As portas continuaram abertas, porém, para os interessados em destinar os mesmos 500 mil euros ou mais para terras lusitanas por meio de fundos de investimentos multimercados, que apliquem, no mínimo, 60% do patrimônio em ações, debêntures e bônus de empresas portuguesas, ou para fundos de venture capital, voltados para participações acionárias em firmas de tecnologia e startups. Outra modalidade de investimentos mirando a nacionalidade portuguesa prevê a destinação dos recursos para a criação de empresas em Portugal que gerem 10 empregos ou mais. Essa mesma quantia pode ser usada para o reforço de capital de uma companhia com as mesmas características.

Caiuby afirma que a cidadania portuguesa e mesmo a autorização permanente de residência em Portugal são muito desejadas pelos endinheirados, porque permitem a livre circulação pelo Espaço Schengen, que engloba os 27 países da União Europeia.

"A maioria dos nossos clientes continua no mercado de trabalho, portanto não deseja se mudar agora para Portugal. Por meio dos vistos gold, precisam passar apenas sete dias no país no primeiro ano do investimento, depois 14 dias nos dois anos seguintes e outros 14 ao longo de mais dois anos. Nos pedidos normais de autorização de residência, é exigido que a pessoa fique pelo menos 180 dias por ano em Portugal", ensina.

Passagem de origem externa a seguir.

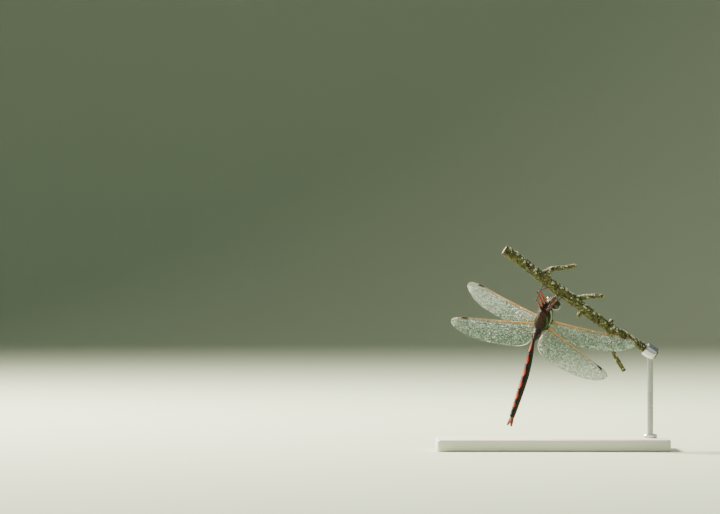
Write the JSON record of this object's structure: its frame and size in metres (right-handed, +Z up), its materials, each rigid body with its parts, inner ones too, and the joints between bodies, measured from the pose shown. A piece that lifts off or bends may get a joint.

A tendência, acredita Caiuby, é de a procura pelos vistos gold se acelerar nos próximos meses e anos. Entre os brasileiros, que têm R$ 126 milhões sob gestão da Heed, Portugal é encarado como a principal porta de entrada para a Europa. E a dupla cidadania é um ativo e tanto. No total, desde 2012, quando os vistos gold foram lançados pelo governo português para atrair capital, os brasileiros aplicaram R$ 473 milhões no país, atrás apenas dos chineses, que destinaram cerca de R$ 2 bilhões. Os chineses, assim como os indianos e os japoneses, optam por pedir a autorização permanente de residência em Portugal, e não a cidadania, pois teriam de abrir mão da nacionalidade original. Não é o caso dos brasileiros.